*DATA SECTION*
────────────────

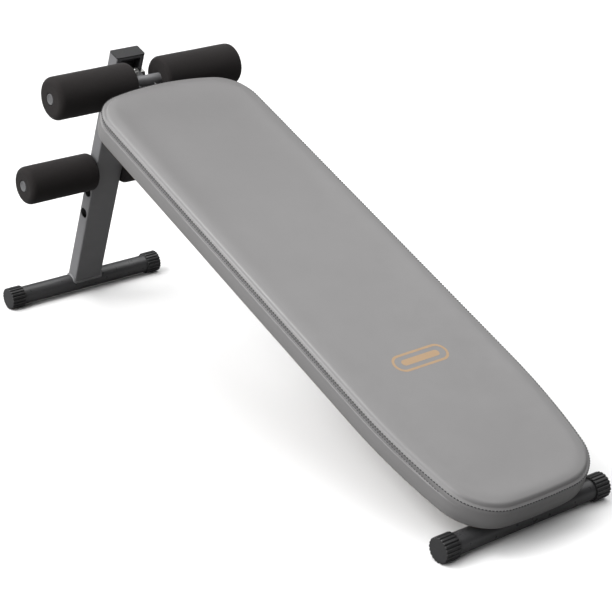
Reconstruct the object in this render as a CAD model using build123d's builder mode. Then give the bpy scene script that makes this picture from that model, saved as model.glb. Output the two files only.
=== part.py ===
"""Decline sit up bench: a padded beam on two tube feet, with a post that folds under the pad.

Frame: +Z up, floor at Z = 0, X across the bench, Y along it with the raised end at +Y.
The origin is on the floor, in the middle of the bench's outline. Millimetres.
"""

from build123d import *
from math import cos, radians, sin, sqrt
import os

# ---------------------------------------------------------------- driving dimensions

# Feet: round tubes with ribbed end caps that rest on the floor
FOOT_TUBE_RADIUS = 19.0
FOOT_TUBE_WALL = 2.0
FOOT_HALF_WIDTH = 187.5
FOOT_CAP_RADIUS = 23.0
FOOT_CAP_LENGTH = 32.0
FOOT_CAP_END = 3.0
FOOT_CAP_RIBS = 20
FOOT_CAP_GROOVE_WIDTH = 1.8
FOOT_CAP_GROOVE_DEPTH = 1.3
FOOT_CAP_CHAMFER = 1.6
FOOT_CAP_SLACK = 0.1
FOOT_CAP_FLAT_DEPTH = 0.1
FOOT_AXIS_HEIGHT = FOOT_CAP_RADIUS - FOOT_CAP_FLAT_DEPTH
REAR_FOOT_Y = 698.15
FRONT_FOOT_Y = -669.85

# Post: rectangular tube leaning forward over the rear foot
POST_LEAN = 20.8
POST_WIDTH = 66.0
POST_DEPTH = 30.0
POST_WALL = 2.0
POST_CORNER = 3.0
POST_LENGTH = 586.3
WINDOW_WIDTH = 62.0
WINDOW_BOTTOM_BELOW_PIVOT = 115.0
WINDOW_TOP_ABOVE_PIVOT = 22.0
HEAD_SLOT_WIDTH = 49.0
HEAD_SLOT_CORNER = 5.0
LINTEL_HEIGHT = 4.5

# Post top cap: a plate with a skirt that plugs the tube
CAP_PLATE = 2.5
CAP_SKIRT_DEPTH = 9.0
CAP_SKIRT_WALL = 2.0
CAP_SLACK = 0.1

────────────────

Exactly as they appear, please write out the lines from the opening of the listing above down to the line containing "under the pad.", with both end lines included.

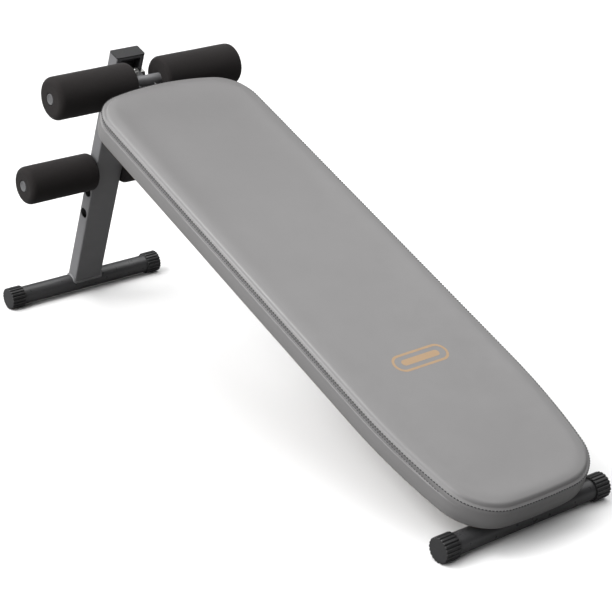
Reconstruct the object in this render as a CAD model using build123d's builder mode. Then give the bpy scene script that makes this picture from that model, saved as model.glb. Output the two files only.
=== part.py ===
"""Decline sit up bench: a padded beam on two tube feet, with a post that folds under the pad.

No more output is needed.